====== MATERIAL FOR THIS TASK
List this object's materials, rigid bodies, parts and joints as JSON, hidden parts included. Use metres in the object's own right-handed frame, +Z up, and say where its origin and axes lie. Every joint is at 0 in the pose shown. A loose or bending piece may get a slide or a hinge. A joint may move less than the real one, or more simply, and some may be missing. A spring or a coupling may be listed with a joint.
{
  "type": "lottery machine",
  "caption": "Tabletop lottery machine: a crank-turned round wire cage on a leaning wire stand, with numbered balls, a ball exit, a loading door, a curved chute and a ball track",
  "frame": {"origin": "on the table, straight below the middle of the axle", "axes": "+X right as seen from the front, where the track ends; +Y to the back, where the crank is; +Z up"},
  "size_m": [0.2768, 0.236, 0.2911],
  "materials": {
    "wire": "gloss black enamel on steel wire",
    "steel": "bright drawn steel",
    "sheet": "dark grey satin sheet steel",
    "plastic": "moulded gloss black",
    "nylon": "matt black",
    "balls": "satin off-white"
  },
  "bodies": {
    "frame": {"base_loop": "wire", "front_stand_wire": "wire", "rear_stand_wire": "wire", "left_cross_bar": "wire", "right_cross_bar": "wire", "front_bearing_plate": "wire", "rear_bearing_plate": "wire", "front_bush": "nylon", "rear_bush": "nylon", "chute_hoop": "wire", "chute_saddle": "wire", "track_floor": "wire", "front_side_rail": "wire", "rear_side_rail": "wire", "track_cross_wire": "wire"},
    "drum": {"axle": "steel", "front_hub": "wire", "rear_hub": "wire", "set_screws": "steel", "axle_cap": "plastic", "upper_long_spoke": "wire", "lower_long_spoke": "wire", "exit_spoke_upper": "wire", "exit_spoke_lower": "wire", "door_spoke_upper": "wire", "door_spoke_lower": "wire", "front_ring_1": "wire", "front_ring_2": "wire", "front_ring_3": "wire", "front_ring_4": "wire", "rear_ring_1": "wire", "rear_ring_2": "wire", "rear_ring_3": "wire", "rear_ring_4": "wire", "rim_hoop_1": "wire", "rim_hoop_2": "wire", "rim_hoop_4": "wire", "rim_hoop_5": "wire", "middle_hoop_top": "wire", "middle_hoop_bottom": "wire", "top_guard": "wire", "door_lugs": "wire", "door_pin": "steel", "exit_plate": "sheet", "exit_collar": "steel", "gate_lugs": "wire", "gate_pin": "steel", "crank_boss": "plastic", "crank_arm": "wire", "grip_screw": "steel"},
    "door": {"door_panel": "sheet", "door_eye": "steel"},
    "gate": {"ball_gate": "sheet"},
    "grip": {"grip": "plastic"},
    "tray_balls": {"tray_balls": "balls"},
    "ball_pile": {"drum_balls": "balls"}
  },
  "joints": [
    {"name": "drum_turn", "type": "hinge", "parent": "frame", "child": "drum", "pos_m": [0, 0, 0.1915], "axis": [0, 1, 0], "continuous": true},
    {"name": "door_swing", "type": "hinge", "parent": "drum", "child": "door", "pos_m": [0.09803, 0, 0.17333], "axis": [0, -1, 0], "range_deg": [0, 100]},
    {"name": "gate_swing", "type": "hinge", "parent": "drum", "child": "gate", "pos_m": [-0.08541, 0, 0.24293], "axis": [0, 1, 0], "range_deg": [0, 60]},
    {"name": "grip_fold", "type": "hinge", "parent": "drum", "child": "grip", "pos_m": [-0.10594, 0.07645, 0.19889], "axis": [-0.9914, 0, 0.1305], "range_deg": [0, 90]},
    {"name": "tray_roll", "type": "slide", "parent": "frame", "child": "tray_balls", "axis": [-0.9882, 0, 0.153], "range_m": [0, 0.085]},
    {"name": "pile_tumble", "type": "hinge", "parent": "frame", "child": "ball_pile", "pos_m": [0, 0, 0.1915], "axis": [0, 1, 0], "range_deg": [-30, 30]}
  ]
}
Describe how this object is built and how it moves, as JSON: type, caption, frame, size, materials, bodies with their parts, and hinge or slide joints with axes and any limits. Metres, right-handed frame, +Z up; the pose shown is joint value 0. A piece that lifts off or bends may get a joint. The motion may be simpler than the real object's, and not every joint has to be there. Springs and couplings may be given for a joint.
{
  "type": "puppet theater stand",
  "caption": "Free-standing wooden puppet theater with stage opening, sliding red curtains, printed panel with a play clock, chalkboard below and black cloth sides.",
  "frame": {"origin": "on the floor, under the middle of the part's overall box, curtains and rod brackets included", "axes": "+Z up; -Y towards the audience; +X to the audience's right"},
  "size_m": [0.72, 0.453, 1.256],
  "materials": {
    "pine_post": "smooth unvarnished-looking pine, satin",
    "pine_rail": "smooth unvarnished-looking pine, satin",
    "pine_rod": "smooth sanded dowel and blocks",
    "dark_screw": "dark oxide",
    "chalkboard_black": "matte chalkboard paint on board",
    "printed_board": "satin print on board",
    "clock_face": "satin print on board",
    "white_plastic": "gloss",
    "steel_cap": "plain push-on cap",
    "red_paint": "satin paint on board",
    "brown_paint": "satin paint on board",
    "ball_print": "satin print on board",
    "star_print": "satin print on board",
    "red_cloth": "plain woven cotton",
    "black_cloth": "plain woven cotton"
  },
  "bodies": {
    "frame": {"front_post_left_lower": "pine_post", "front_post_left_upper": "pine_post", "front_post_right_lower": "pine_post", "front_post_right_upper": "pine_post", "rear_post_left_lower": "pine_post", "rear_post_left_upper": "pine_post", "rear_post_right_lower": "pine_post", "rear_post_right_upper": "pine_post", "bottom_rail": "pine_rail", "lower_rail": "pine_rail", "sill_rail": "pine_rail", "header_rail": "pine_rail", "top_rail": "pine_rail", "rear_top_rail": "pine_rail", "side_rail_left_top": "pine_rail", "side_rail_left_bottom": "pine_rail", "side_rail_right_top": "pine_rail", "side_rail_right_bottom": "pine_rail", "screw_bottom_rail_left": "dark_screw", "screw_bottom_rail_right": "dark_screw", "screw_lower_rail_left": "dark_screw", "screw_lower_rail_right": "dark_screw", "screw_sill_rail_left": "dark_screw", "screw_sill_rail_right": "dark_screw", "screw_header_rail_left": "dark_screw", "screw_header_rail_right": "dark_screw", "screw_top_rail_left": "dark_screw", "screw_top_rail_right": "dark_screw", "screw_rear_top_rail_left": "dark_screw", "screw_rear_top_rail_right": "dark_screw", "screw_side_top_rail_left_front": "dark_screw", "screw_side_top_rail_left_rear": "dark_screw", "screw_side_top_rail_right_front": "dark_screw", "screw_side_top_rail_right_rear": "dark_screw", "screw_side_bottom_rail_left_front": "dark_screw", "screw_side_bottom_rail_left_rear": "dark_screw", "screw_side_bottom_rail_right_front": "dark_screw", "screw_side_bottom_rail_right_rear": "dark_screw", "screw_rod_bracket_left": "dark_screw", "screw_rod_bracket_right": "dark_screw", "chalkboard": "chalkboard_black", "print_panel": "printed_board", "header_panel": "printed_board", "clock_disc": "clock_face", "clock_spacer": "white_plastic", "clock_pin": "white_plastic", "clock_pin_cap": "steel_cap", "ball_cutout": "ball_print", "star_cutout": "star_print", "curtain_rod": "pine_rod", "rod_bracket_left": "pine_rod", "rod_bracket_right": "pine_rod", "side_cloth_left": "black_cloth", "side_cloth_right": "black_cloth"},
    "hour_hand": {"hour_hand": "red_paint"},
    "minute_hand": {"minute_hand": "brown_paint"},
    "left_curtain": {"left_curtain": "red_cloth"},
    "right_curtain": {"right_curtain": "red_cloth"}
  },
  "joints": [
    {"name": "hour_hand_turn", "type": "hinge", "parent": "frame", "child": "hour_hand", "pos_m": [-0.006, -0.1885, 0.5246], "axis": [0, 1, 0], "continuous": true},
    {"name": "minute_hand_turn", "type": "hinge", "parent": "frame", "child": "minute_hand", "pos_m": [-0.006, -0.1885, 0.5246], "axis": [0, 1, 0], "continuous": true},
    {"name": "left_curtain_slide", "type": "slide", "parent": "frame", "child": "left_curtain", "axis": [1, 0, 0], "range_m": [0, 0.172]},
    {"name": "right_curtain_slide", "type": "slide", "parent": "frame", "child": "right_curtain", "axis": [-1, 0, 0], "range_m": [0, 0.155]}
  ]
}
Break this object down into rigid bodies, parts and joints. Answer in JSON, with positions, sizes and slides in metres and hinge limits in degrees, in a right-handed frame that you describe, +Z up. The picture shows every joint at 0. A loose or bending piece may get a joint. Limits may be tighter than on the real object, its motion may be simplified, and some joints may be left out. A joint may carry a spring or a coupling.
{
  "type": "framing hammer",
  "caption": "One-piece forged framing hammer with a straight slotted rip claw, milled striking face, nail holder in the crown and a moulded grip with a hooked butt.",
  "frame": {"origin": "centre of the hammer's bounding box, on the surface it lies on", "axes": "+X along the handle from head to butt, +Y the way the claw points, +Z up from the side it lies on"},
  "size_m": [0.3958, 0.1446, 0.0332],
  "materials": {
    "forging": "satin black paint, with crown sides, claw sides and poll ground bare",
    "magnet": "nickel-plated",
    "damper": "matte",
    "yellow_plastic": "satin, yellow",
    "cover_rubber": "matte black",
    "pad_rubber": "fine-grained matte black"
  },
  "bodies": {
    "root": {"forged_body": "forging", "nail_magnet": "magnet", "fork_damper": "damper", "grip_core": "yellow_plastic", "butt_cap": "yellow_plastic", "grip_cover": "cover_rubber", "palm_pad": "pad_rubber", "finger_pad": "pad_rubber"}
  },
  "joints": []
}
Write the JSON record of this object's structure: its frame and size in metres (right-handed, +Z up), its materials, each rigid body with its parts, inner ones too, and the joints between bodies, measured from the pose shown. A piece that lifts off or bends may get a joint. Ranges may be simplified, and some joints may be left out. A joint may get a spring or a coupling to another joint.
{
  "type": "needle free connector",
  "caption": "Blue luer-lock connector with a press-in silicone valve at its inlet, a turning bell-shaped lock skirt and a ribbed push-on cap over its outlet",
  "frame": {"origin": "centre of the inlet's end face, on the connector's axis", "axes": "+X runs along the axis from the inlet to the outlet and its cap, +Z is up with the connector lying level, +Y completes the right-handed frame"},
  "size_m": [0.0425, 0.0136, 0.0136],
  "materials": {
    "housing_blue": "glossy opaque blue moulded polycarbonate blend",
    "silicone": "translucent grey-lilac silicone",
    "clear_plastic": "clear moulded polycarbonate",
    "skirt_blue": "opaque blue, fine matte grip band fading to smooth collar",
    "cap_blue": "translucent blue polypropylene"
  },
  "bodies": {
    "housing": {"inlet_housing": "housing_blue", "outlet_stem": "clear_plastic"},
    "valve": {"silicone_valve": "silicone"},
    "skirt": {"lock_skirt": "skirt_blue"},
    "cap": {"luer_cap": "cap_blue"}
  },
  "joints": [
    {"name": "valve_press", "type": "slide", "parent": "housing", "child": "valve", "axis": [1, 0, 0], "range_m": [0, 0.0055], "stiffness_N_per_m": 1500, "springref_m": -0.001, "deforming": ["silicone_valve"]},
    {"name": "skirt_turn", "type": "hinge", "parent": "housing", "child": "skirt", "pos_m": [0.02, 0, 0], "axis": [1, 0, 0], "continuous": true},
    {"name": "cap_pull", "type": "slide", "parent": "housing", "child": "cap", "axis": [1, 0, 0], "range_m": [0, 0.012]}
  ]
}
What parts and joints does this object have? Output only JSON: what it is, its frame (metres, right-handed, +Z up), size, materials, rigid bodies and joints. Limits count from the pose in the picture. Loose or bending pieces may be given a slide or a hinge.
============
→ **EXERCISE BRIEF**
Lines containing the string "from" are to be selected and copied.

→ **TASK OUTPUT**
  "frame": {"origin": "on the table, straight below the middle of the axle", "axes": "+X right as seen from the front, where the track ends; +Y to the back, where the crank is; +Z up"},
  "frame": {"origin": "centre of the hammer's bounding box, on the surface it lies on", "axes": "+X along the handle from head to butt, +Y the way the claw points, +Z up from the side it lies on"},
Write the JSON record of this object's structure: its frame and size in metres (right-handed, +Z up), its materials, each rigid body with its parts, inner ones too, and the joints between bodies, measured from the pose shown. A piece that lifts off or bends may get a joint. Ranges may be simplified, and some joints may be left out. A joint may get a spring or a coupling to another joint.
  "frame": {"origin": "centre of the inlet's end face, on the connector's axis", "axes": "+X runs along the axis from the inlet to the outlet and its cap, +Z is up with the connector lying level, +Y completes the right-handed frame"},
What parts and joints does this object have? Output only JSON: what it is, its frame (metres, right-handed, +Z up), size, materials, rigid bodies and joints. Limits count from the pose in the picture. Loose or bending pieces may be given a slide or a hinge.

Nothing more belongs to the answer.